Negotiation strategies are an integral part of this stage, where terms are refined between buyer and seller. Common negotiation points include the purchase price, allocation of closing costs, specific repair requirements, and adjustments to the closing timeline. Effective negotiation can result in more favorable terms for the buyer, addressing issues uncovered during due diligence.

The escrow process plays a central role in facilitating the transaction. An independent third party, the escrow agent, holds all funds and documents related to the purchase in an escrow account. This ensures all conditions of the PSA are met before funds and property ownership are transferred, providing security for both parties. The earnest money deposit (typically 1% to 5% of the purchase price) is held in escrow and applied towards the down payment at closing.

Securing the final financing involves property appraisal to confirm its value for the lender and a thorough underwriting process where the lender assesses risk. Once approved, the lender issues a commitment letter, detailing the loan terms and conditions. The loan closing typically occurs concurrently with the property closing, with the buyer signing promissory notes and mortgage or deed of trust documents.

The title company conducts a final title search to ensure clear ownership and issues title insurance to protect the buyer and lender against future claims. This insurance safeguards against defects in the title, providing peace of mind regarding the property’s legal history. A final walkthrough of the property is conducted shortly before closing to confirm its condition has not materially changed since the last inspection and that any agreed-upon repairs have been completed.

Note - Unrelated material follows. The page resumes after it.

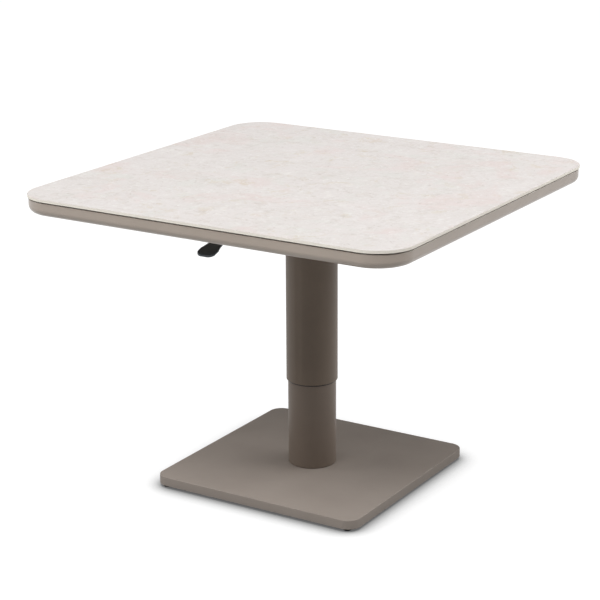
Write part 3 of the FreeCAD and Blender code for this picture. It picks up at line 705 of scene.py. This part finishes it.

On closing day, all parties, or their representatives, sign the necessary legal and financial documents. This includes the deed, which officially transfers ownership, and the various loan agreements. Funds are transferred from the buyer and lender to the seller, and keys are exchanged. Following closing, the new owner should notify tenants of the change in ownership and arrange for the transfer of utility accounts and other property services.